Best practices for scenario testing
- Base case: Use the lender’s current expected path or your most likely rate assumption.
- Upside risk case: Increase rates at every allowed adjustment until the cap is reached.
- Relief case: Model falling rates to see how much payment flexibility may exist.
- Short-hold case: If you may refinance or sell early, focus on cash outflow during your expected holding period rather than full-term interest.
When a variable-rate loan may make sense
A variable-rate structure can be rational if you expect to repay quickly, refinance before major resets occur, or benefit from a lower introductory rate while keeping substantial liquidity. Businesses also use variable debt when they need short-term flexibility and understand benchmark exposure. But the key requirement is planning discipline. You should be able to handle the payment not just at today’s rate, but at a materially higher one. If that higher-payment stress case breaks your budget, the apparent upfront savings may not be worth it.
Common mistakes people make with variable-rate loan calculators
- Assuming the initial payment will last for the full term.
- Ignoring adjustment caps and lifetime maximum rates.
- Forgetting that fees, margins, and compounding frequency can change the true borrowing cost.
- Using annual percentage values directly in monthly formulas without converting correctly.
- Comparing a variable quote to a fixed quote without stress testing multiple rate paths.
Helpful government and university-grade resources
If you want to validate your spreadsheet assumptions, these authoritative sources are excellent starting points:
- Consumer Financial Protection Bureau: What is an adjustable-rate mortgage?

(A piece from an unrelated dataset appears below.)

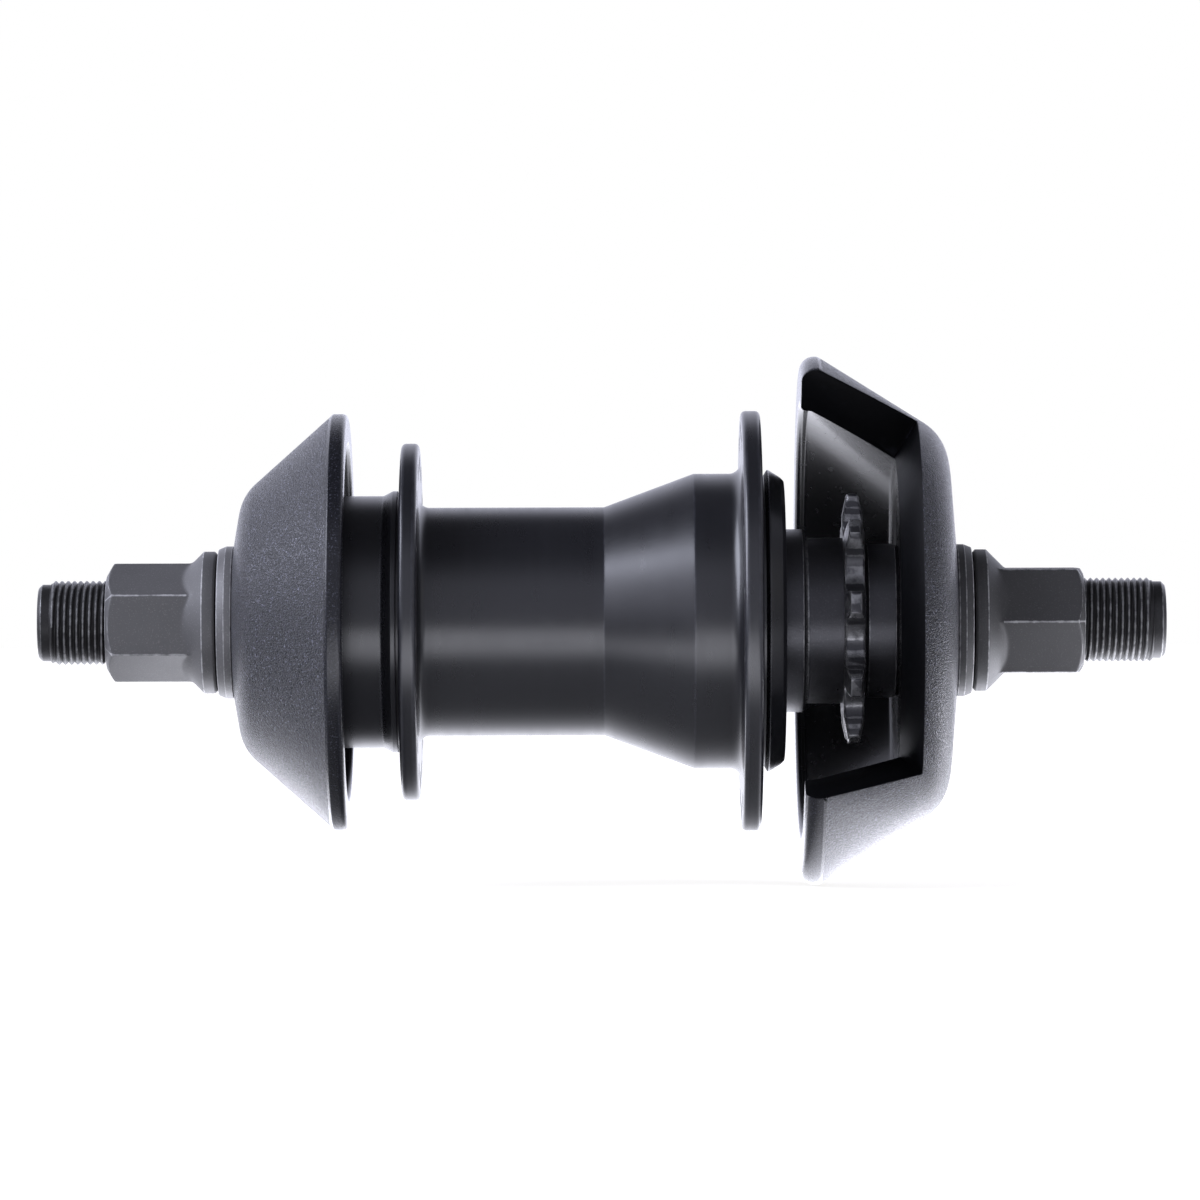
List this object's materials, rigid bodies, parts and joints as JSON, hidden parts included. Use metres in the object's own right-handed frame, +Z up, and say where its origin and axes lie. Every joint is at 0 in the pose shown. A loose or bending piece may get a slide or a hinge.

- U.S. Department of Education: Federal student loan interest rates and fees
- Federal Reserve: Selected interest rates data
Final takeaway
A variable interest rate loan calculator Excel users rely on should answer one practical question: what happens to my payment and total cost if rates do not stay where they are today? That is the real decision framework. By modeling the introductory period, the reset schedule, and multiple rate paths, you can evaluate affordability much more realistically than with a simple fixed-rate estimate. Use the calculator above as a fast front-end planning tool, then replicate the same logic in Excel if you need a month-by-month audit trail, lender comparison sheet, or committee-ready financial model.